**What is required:**
Reproduce exactly the lines from the one containing "const group = new THREE.Group();" through the one containing "imported = [obj", both included, and nothing else.

:::::

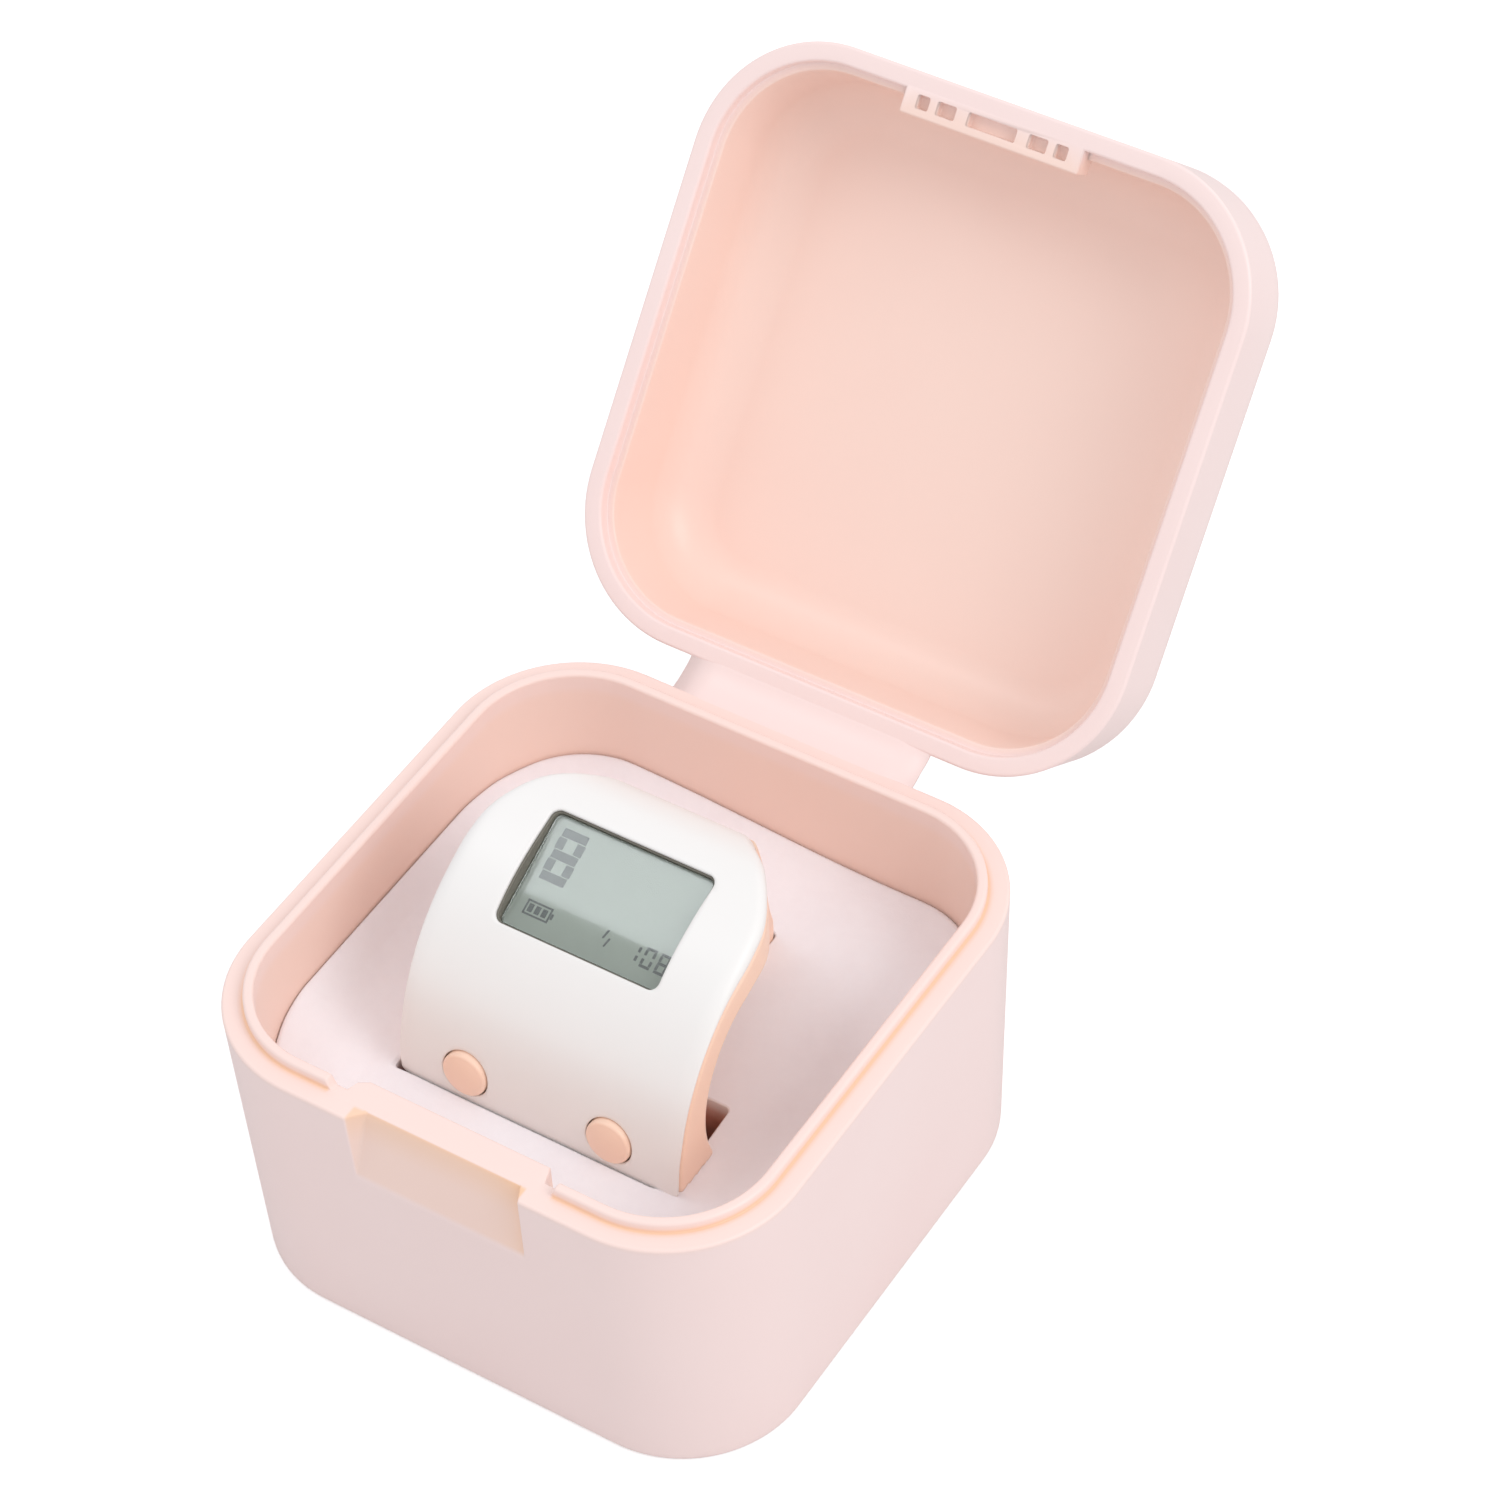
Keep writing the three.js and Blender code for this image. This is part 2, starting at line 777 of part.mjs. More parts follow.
// Film that leaves the panel's upper edge and folds down to the board
function displayRibbon() {
  const y = glassLength / 2 + stackGap + ribbonThickness / 2;
  const foot = boardTop + stackGap;
  const height = -glassTop - ribbonDrop - foot;
  const shape = block(ribbonWidth, ribbonThickness, height, 0, y, foot + height / 2);
  return named("display_ribbon", onFace(shape), amberFilm);
}

// Boards and what they carry

function mainBoard() {
  const holeWidth = screwShankDiameter + 2 * fitGap;
  const holes = screwPlaces().map(([x, shift]) => disc(holeWidth, 4 * boardThickness, 12)
    .translate(x, shift, boardTop));
  const outline = roundedOutline(boardWidth, boardLength, mainBoardCorner, 4);
  const shape = prism(outline, boardBottom, boardTop).subtract(joinAll(holes));
  return named("main_board", onFace(shape), greenBoard);
}

function controllerChip() {
  const middle = boardBottom - stackGap - chipThickness / 2;
  return named("controller_chip", onFace(block(chipSize, chipSize, chipThickness, 0, 0, middle), chipShift),
    blackResin);
}

function clockCrystal() {
  const middle = boardBottom - stackGap - crystalThickness / 2;
  const outline = roundedOutline(crystalLength, crystalWidth, 0.4, 3);
  const can = prism(outline, middle - crystalThickness / 2, middle + crystalThickness / 2);
  return named("clock_crystal", onFace(can.translate(chipSize + crystalLength, 0, 0), chipShift), bareMetal);
}

function battery() {
  const outline = roundedOutline(batteryWidth, batteryLength, batteryCorner, 3);
  const cell = prism(outline, batteryTop - batteryThickness, batteryTop);
  return named("battery", onFace(cell, batteryShift), pouchFoil);
}

function boardScrew(name, x, shift) {
  const head = disc(screwHeadDiameter, screwHeadThickness, 16)
    .translate(0, 0, boardTop + stackGap + screwHeadThickness / 2);
  const shank = disc(screwShankDiameter, screwShankLength, 12)
    .translate(0, 0, boardTop + stackGap + 0.05 - screwShankLength / 2);
  const slot = block(screwHeadDiameter * 0.7, 0.25, 0.4, 0, 0, boardTop + stackGap + screwHeadThickness);
  return named(name, onFace(head.add(shank).subtract(slot).translate(x, 0, 0), shift), bareMetal);
}

function buttonBoard() {
  const middle = buttonBoardBottom + boardThickness / 2;
  const outline = roundedOutline(buttonBoardWidth, buttonBoardLength, boardCorner, 3);
  const shape = prism(outline, middle - boardThickness / 2, middle + boardThickness / 2);
  return named("button_board", onLeg(shape, 0, buttonBoardShift), greenBoard);
}

// Thin flexible link that follows the bore from the button board up to the main board
function linkOutline(thickness, sweep = 0) {
  const radius = buttonBoardBottom + boardThickness + stackGap;
  const from = radians(linkStart + sweep);
  const to = radians(linkEnd - sweep);
  const steps = 6;
  const outer = [];
  const inner = [];
  for (let step = 0; step <= steps; step += 1) {
    const angle = from + (to - from) * (step / steps);
    const direction = new THREE.Vector2(Math.cos(angle), Math.sin(angle));
    outer.push(direction.clone().multiplyScalar(radius + thickness / 2));
    inner.push(direction.clone().multiplyScalar(radius - thickness / 2));
  }
  return [...inner, ...outer.reverse()];
}

function boardLink() {
  return named("board_link", prismX(linkOutline(linkThickness), -linkWidth / 2, linkWidth / 2), amberFilm);
}

function tactSwitch(name, side) {
  const body = block(switchSize, switchSize, switchBody, 0, 0, switchBottom + switchBody / 2);
  const plunger = disc(switchPlungerDiameter, 2 * switchPlunger, 16)
    .translate(0, 0, switchBottom + switchBody);
  return named(name, onLeg(body.add(plunger), (side * buttonSpacing) / 2, buttonShift), blackResin);
}

// Domed cap with a flange behind the cover and a short stem over its switch
function buttonCap(name, side) {
  const radius = buttonDiameter / 2;
  const rim = legLevel + buttonProud;
  const stemEnd = switchBottom + switchBody + switchPlunger + buttonTravel + stackGap;
  const profile = corners([
    [0, stemEnd],
    [buttonStemDiameter / 2, stemEnd],
    [buttonStemDiameter / 2, flangeBottom],
    [radius + buttonFlange, flangeBottom],
    [radius + buttonFlange, flangeTop],
    [radius, flangeTop],
    [radius, rim - 0.2],
    [radius * 0.9, rim],
    [radius * 0.5, rim + buttonCrown * 0.75],
    [0, rim + buttonCrown],
  ]);
  const geometry = new THREE.LatheGeometry(profile, 24);
  geometry.rotateX(Math.PI / 2);
  return named(name, onLeg(solid(geometry), (side * buttonSpacing) / 2, buttonShift), bandPlastic);
}

// Coin motor: a can that is open towards its board, and an off-centre weight on a shaft inside it
function motorCan() {
  const middle = switchBottom + motorThickness / 2;
  const inside = disc(motorDiameter - 2 * motorWall, motorThickness, 32)
    .translate(0, 0, middle - motorWall);
  const shaftLength = motorThickness - stackGap;
  const shaft = disc(motorShaftDiameter, shaftLength, 16)
    .translate(0, 0, switchBottom + motorThickness - shaftLength / 2);
  const can = disc(motorDiameter, motorThickness, 32).translate(0, 0, middle).subtract(inside);
  return named("vibration_motor_can", onLeg(can.add(shaft), 0, motorShift), bareMetal);
}

function arcPoints(radius, fromDegrees, toDegrees, steps) {
  const points = [];
  for (let step = 0; step <= steps; step += 1) {
    const angle = radians(fromDegrees + (toDegrees - fromDegrees) * (step / steps));
    points.push(new THREE.Vector2(radius * Math.cos(angle), radius * Math.sin(angle)));
  }
  return points;
}

// The weight hangs below its shaft.
function motorRotor() {
  const down = 270;
  const half = rotorSweep / 2;
  const outline = [
    ...arcPoints(rotorRadius, down - half, down + half, 14),
    ...arcPoints(rotorHubRadius, down + half, down + 360 - half, 12),
  ];
  const bottom = switchBottom + rotorEndGap;
  const top = switchBottom + motorThickness - motorWall - rotorEndGap;
  const hole = disc(motorShaftDiameter + 2 * rotorClearance, motorThickness, 16)
    .translate(0, 0, (bottom + top) / 2);
  const weight = prism(outline, bottom, top).subtract(hole);
  return named("vibration_motor_rotor", onLeg(weight, 0, motorShift), tungsten);
}

function chargePin(name, side) {
  const top = buttonBoardBottom - stackGap;
  const pin = disc(chargePinDiameter, top - boreRadius, 16).translate(0, 0, (top + boreRadius) / 2);
  return named(name, onLeg(pin, (side * chargePinSpacing) / 2), brass);
}

function counterRing() {
  const ring = new THREE.Group();
  ring.position.set(ringX, ringY, ringZ);
  ring.add(ringShell(), ringCover());
  ring.add(displayGasket(), displayLens(), displayPanel(), displayReflector(), displayRibbon());
  ring.add(mainBoard(), controllerChip(), clockCrystal(), battery());
  screwPlaces().forEach(([x, shift], i) => {
    ring.add(boardScrew(["board_screw_left", "board_screw_right"][i], x, shift));
  });
  ring.add(buttonBoard(), boardLink(), motorCan(), motorRotor());
  [["left", -1], ["right", 1]].forEach(([word, side]) => {
    ring.add(tactSwitch(`switch_${word}`, side));
    ring.add(buttonCap(`button_${word}`, side));
    ring.add(chargePin(`charge_pin_${word}`, side));
  });
  return ring;
}

// Flocked insert with a wide slot for the leg and a narrow one for the band

function flockedInsert() {
  const bottom = floorThickness + insertGap;
  const inset = wallThickness + insertGap;
  const slope = innerDraft * (insertHeight / baseHeight);
  const body = loft([
    { outline: caseOutline(inset + innerDraft), z: bottom },
    { outline: caseOutline(inset + innerDraft - slope), z: insertHeight },
  ]);
  const slotBottom = ringZ - boreRadius - bandThickness - slotGap;
  const slotHeight = baseHeight;
  const legFront = ringY - frontReach - slotGap;
  const slotMiddle = slotBottom + slotHeight / 2;
  const legSlot = block(legSlotLeft + legSlotRight, legSlotDepth, slotHeight,
    ringX + (legSlotRight - legSlotLeft) / 2, legFront + legSlotDepth / 2, slotMiddle);
  const bandRear = ringY + rearReach + slotGap;
  const bandSlot = block(bandWidth + 2 * slotGap, bandRear - legFront, slotHeight,
    ringX, (legFront + bandRear) / 2, slotMiddle);
  return named("flocked_insert", body.subtract(legSlot).subtract(bandSlot), flock);
}

const group = new THREE.Group();
group.add(caseBase(), caseLid(), hingeWeb(), flockedInsert(), counterRing());

export default group;
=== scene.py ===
import math

import bmesh
import bpy
import numpy as np
from mathutils import Matrix, Vector


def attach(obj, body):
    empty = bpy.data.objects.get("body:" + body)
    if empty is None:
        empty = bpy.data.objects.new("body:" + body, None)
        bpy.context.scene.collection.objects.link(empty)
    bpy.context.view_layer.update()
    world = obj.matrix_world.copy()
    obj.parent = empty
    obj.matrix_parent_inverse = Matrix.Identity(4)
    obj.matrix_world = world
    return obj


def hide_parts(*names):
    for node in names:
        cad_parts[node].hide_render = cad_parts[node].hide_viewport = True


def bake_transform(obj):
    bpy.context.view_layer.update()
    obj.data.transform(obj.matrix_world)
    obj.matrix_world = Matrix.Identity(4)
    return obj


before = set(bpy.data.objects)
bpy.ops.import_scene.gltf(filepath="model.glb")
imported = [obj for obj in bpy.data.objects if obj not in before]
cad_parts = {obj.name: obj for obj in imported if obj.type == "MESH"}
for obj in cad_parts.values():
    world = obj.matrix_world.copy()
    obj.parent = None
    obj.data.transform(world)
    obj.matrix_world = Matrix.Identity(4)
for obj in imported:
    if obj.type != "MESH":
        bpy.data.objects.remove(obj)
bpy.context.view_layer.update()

# Camera. It stands where the set was pictured from: high on the right, in front of the latch,
# a little under half a metre away, and tipped a few degrees. Distances here are millimetres.
MM = 0.001
aim = Vector((-2.010, 23.055, 28.383)) * MM
around, above, tip = 0.6060792, 0.8057912, -0.0602510
away = 405.29 * MM
back = Vector((math.sin(around) * math.cos(above), -math.cos(around) * math.cos(above), math.sin(above)))
level_right = (-back).cross(Vector((0, 0, 1))).normalized()
level_up = level_right.cross(-back)
right = math.cos(tip) * level_right + math.sin(tip) * level_up
up = -math.sin(tip) * level_right + math.cos(tip) * level_up
eye = aim + back * away
lens = bpy.data.cameras.new("studio_camera")
lens.sensor_width = 36
lens.lens = 117.09
lens.clip_start = 0.01
camera = bpy.data.objects.new("studio_camera", lens)
camera.matrix_world = Matrix((
    (right.x, up.x, back.x, eye.x),
    (right.y, up.y, back.y, eye.y),
    (right.z, up.z, back.z, eye.z),
    (0, 0, 0, 1),
))
bpy.context.scene.collection.objects.link(camera)
bpy.context.scene.camera = camera

# Case base. A deep square tub with well-rounded corners, injection moulded in pale pink plastic,
# with an outer ledge and a raised lip at the rim, a thumb notch in the front wall, and a
# thickened wall behind the notch, where the lip stops short.
case_wide, case_deep, case_corner = 52.0, 52.6, 11.6
base_high, base_draft, foot_round = 28.3, 0.88, 0.5
ledge, lip_thick, lip_high = 1.8, 0.9, 1.0
floor_thick, inner_draft, floor_round = 1.6, 0.3, 1.0
edge_round, lip_round, lip_foot = 0.28, 0.3, 0.14
latch_x, notch_half, notch_deep, notch_high = -0.5, 8.2, 1.4, 7.5
notch_x, splay_left, splay_right = -0.2, 1.1, 2.0
boss_half, boss_deep, lip_gap_half = 9.3, 1.5, 10.25
boss_foot, boss_full, lip_slope = 19.8, 24.55, 0.6
# Heights of the points up the outer and the inner wall, close together where the notch and the
# thickened wall begin.
outer_levels = (1.0, 4, 8, 12, 16, 19, 20.2, 20.55, 20.7, 20.76, 20.8, 20.84, 20.9, 21.05, 21.5, 22, 23,
                24, 25, 26, 27, 27.6, 27.9)
inner_levels = (27.85, 27.5, 27, 26, 25, 24.75, 24.5, 24.2, 23.5, 22, 20.5, 19.9, 19.6, 19, 16, 12, 8, 4, 3)


def soft_step(value, start, end):
    t = np.clip((value - start) / (end - start), 0, 1)
    return t * t * (3 - 2 * t)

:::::

**Solution to this problem:**
const group = new THREE.Group();
group.add(caseBase(), caseLid(), hingeWeb(), flockedInsert(), counterRing());

export default group;
=== scene.py ===
import math

import bmesh
import bpy
import numpy as np
from mathutils import Matrix, Vector


def attach(obj, body):
    empty = bpy.data.objects.get("body:" + body)
    if empty is None:
        empty = bpy.data.objects.new("body:" + body, None)
        bpy.context.scene.collection.objects.link(empty)
    bpy.context.view_layer.update()
    world = obj.matrix_world.copy()
    obj.parent = empty
    obj.matrix_parent_inverse = Matrix.Identity(4)
    obj.matrix_world = world
    return obj


def hide_parts(*names):
    for node in names:
        cad_parts[node].hide_render = cad_parts[node].hide_viewport = True


def bake_transform(obj):
    bpy.context.view_layer.update()
    obj.data.transform(obj.matrix_world)
    obj.matrix_world = Matrix.Identity(4)
    return obj


before = set(bpy.data.objects)
bpy.ops.import_scene.gltf(filepath="model.glb")
imported = [obj for obj in bpy.data.objects if obj not in before]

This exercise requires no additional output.